Nonetheless, the more relevant point may be that Truman’s aspiring heirs on the Democratic side of the aisle never seem to recognize that the Truman of Korea is not the good multilateralist they want to canonize. For example, the index at the back of Peter Beinart’s book doesn’t even have an entry for Korea (south, north or otherwise).
I express my complete bewilderment over terms of this debate in comments. At least David doesn’t assert, as does an anonymous commentator on a different post at Oxblog, that:
[Democrat’s] policy consensus is also incoherent as they favor bilateral negotiations with North Korea, while they criticize Bush for having a unilateral foreign policy. Bilateral negotiatons make no sense from either a liberal internationalist, neoconservative, or realist foreign policy.
I sure as hell hope “anonymous” wasn’t one of my students at Georgetown, because someone done taught him (or her) wrong.
Moving along, through a set of link-following on ahistorocality I wound up reading a hilarious post on the rules for writing historical faction. A sample:
11. The first wife of your Napoleonic Wars naval hero always dies, usually in a coach accident, although smallpox has been used as an alternative. Your hero is now free to marry the woman with whom he has been carrying out a beautiful, but apparently doomed, adulterous relationship. (Her elderly husband is always killed by a convenient cannonball.) If the first wife has been engaging in an adulterous relationship of her own, this is entirely wicked and she will be punished for it by the aforementioned fatal coach crash.
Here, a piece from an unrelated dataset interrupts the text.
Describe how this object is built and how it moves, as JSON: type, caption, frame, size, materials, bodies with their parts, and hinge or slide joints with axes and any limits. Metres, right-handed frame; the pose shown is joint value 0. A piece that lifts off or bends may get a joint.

Wow, there’s so much more. Mr. Trend at Alterdestiny captures my own ambivalence about zoos. Interesting commentary on mutations in Nigerian-scam spam. More later, perhaps.
UPDATE: I thought being President was “hard work.” Apparently, not so much. I know we try to be at least relatively evenhanded here, but I’m really looking forward to November of 2008 when, pretty much no matter which of the likely candidates wins, our long national nightmare might finally be over.